Et c’est chaque fois ainsi : après avoir causé du tort à
nos ressortissants, un officiel ivoirien vient, confiant et conscient
de la magnanimité légendaire du Burkinabè, déclamer des vers
de réconciliateur, et le tour est joué.

Souvenons-nous que le
ministre ivoirien des Transports avait affiné un argumentaire
pour convaincre les autorités politiques et les opérateurs
économiques du Faso que désormais le mal des tracasseries
routières était aplani et que les transporteurs pouvaient, sans
crainte, se réapproprier le corridor ivoirien. A l’expérience, ce
corridor s’avère le plus redoutable pour tout Burkinabè voulant
se rendre en Côte d’Ivoire pour quelque affaire.

A force d’être trop scrupuleux, nous confortons le complexe de
supériorité légendaire qu’une frange d’Ivoiriens a toujours nourri
à notre égard. Voilà un pays, le Burkina Faso, dont on accable
les ressortissants à l’extérieur et que l’on vient ridiculiser de
l’intérieur. Et la présente démarche des autorités "ivoiritaires"
s’inscrit dans cette logique. La présentation des condoléances
telle qu’il nous a été offert de voir est indécente. Elle est venue "
ex-nihilo", alors qu’elle aurait dû être le couronnement d’un long
processus.

La reconnaissance officielle de la responsabilité du
gouvernement ivoirien dans ces victimes et les excuses
devaient normalement précéder les condoléances . Au lieu
d’adopter cette démarche qui est conforme à la morale, l’on
tente de nous convaincre que ces massacres sont à mettre sur
le compte d’éléments infiltrés qui ont entraîné des "dérapages".
Mais l’on doute que des "éléments infiltrés" aient piloté des
hélicoptères MI-23 et des avions Sukoy pour répandre la mort.

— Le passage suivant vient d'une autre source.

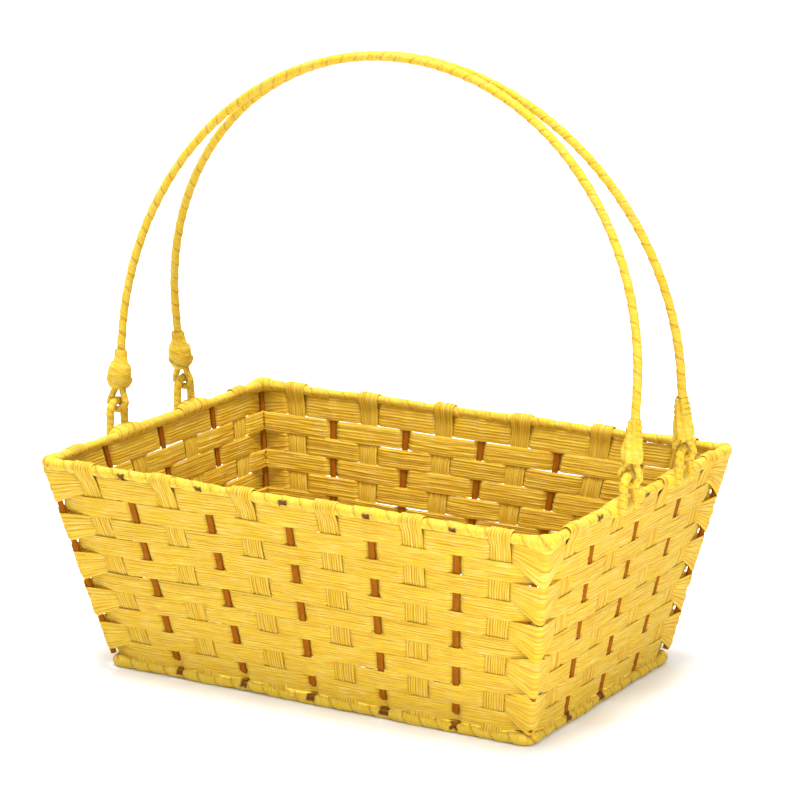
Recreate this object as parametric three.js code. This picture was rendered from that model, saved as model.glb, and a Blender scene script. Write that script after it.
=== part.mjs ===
// A woven paper easter basket on a steel wire frame, with two swinging handles.
// Lengths are in millimetres and angles in degrees. +X runs along the basket,
// -Y is its front and +Z is up. The origin is on the table, under its middle.
import * as THREE from 'three';

// The frame, measured between the centres of its wires
const RIM_LENGTH = 300;
const RIM_WIDTH = 209.6;
const BASE_LENGTH = 253.6;
const BASE_WIDTH = 155.2;
const WALL_HEIGHT = 113;
const FRAME_CORNER_RADIUS = 6;
const FRAME_WIRE_RADIUS = 1.6;

// The paper
const PAPER_THICKNESS = 0.8;
const STRIP_WIDTH = 11.6;
const WRAP_RADIUS = 3.15;
const WRAP_SLIT_ANGLE = 30;
const CLEARANCE = 0.3;

// The weave: strips and wires take turns along each wall, strips at odd steps
const LONG_WALL_STEPS = 12;
const END_WALL_STEPS = 8;
const ROW_COUNT = 10;
const ROW_GAP = 0.6;
const FLOOR_GAP = 1.33;

// The handles and the loops that hold them
const HANDLE_HEIGHT = 204.6;
const HANDLE_SPRING_HEIGHT = 44.6;
const FRONT_HINGE_Y = -30;
const BACK_HINGE_Y = 35;
const HANDLE_WIRE_RADIUS = 0.9;
const HANDLE_RADIUS = 2.4;
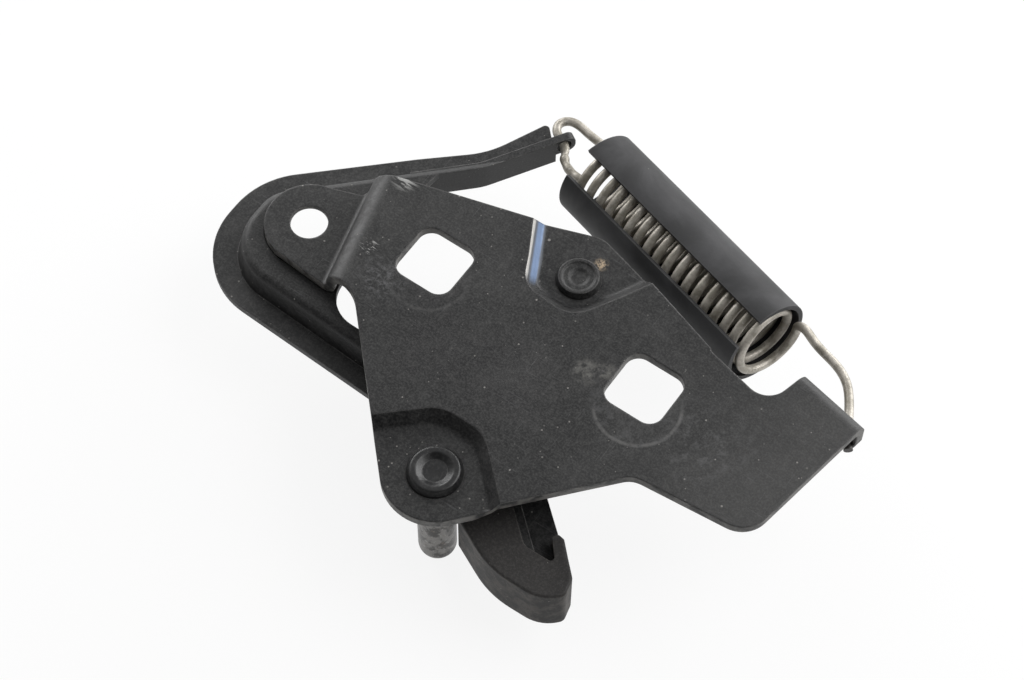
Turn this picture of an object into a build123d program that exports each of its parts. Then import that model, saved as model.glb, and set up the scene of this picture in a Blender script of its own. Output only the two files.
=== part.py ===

De tous les pays africains, le Burkina Faso est celui qui paie le
plus lourd tribut à la crise ivoirienne. Aucun autre pays n’a perdu
autant de ressortissants dans le bourbier ivoirien. Mais il
appartient aux autorités burkinabè de taper du poing sur la table
si elles veulent que les choses changent. Il faut adopter le
comportement approprié à la situation. Les règles
diplomatiques de bienséance ne doivent pas être le moteur
exclusif des échanges avec les émissaires ivoiriens.

A côté de
l’accueil par le Burkina Faso d’en haut, il faut inclure celui du
Burkina Faso d’en bas. Dominique de Villepin, lors de son
voyage en Côte d’Ivoire, a eu droit à l’accueil des " jeunes
patriotes" qui n’ont pas manqué de saisir cette occasion pour
dire ce qu’ils pensaient de la gestion que la France fait du
problème ivoirien. A ce niveau, la société civile burkinabè a un
rôle à jouer. Il n’est pas suffisant de faire des déclarations
ponctuelles dans la presse à l’occasion de tout nouveau
dérapage du régime de Gbagbo. La venue d’un de ses
émissaires doit être une occasion à travers laquelle, le
sentiment profond du peuple doit se manifester concrètement
sur la place publique.

A-t-on idée de la colère populaire qui
accueillerait un officiel Israëlien parti présenter ses
condoléances au peuple palestinien suite à des assassinats ?
Une telle visite est impensable au regard des risques encourus
par son auteur.

Pour donner du répit aux Burkinabè de Côte d’Ivoire, le Faso a
intérêt à changer de mode de gestion de la crise ivoirienne. Les
Français ont compris cela : ils ont menacé d’intervenir si des
ressortissants français sont victimes d’exactions. Le résultat est
qu’aucun Français n’a jusqu’à présent, été recensé parmi les
victimes directes ou collatérales des massacres du 25 mars.

Le
Burkina Faso, quant à lui, peut jouer sur la corde sensible de
l’économie. Ce pays compte beaucoup pour la Côte d’Ivoire sur
le plan économique. Ainsi, le ressort essentiel des différentes
démarches des autorités ivoiriennes à l’endroit du Burkina Faso
est la question économique. C’est cela qui les intéresse au
premier chef et non la vie de nos compatriotes.

Venu présenter
des condoléances, Mel Eg Théodore n’a pas manqué de faire
un clin d’oeil à la relance de la Commission mixte
ivoiro-burkinabè. Une démarche grossièrement indécente eu
égard à la gravité de la situation. Laurent Gbagbo et ses
hommes savent qu’ils ne peuvent pas se passer de commercer
avec le Burkina.

Mais avant que l’activité commerciale puisse
produire tous les effets escomptés, il faut d’abord protéger les
droits fondamentaux des résidents en Côte d’Ivoire, et le droit le
plus fondamental est le droit à la vie.

Mais, tant qu’au Burkina les autorités publiques et les
composantes de la société civile continueront d’avoir ce
comportement d’extrême gentillesse à la limite de la démission,
les Ivoiriens ne changeront pas de regard. Un regard qui n’est
que le reflet du mépris qu’ils ont à notre endroit.

"Le Pays"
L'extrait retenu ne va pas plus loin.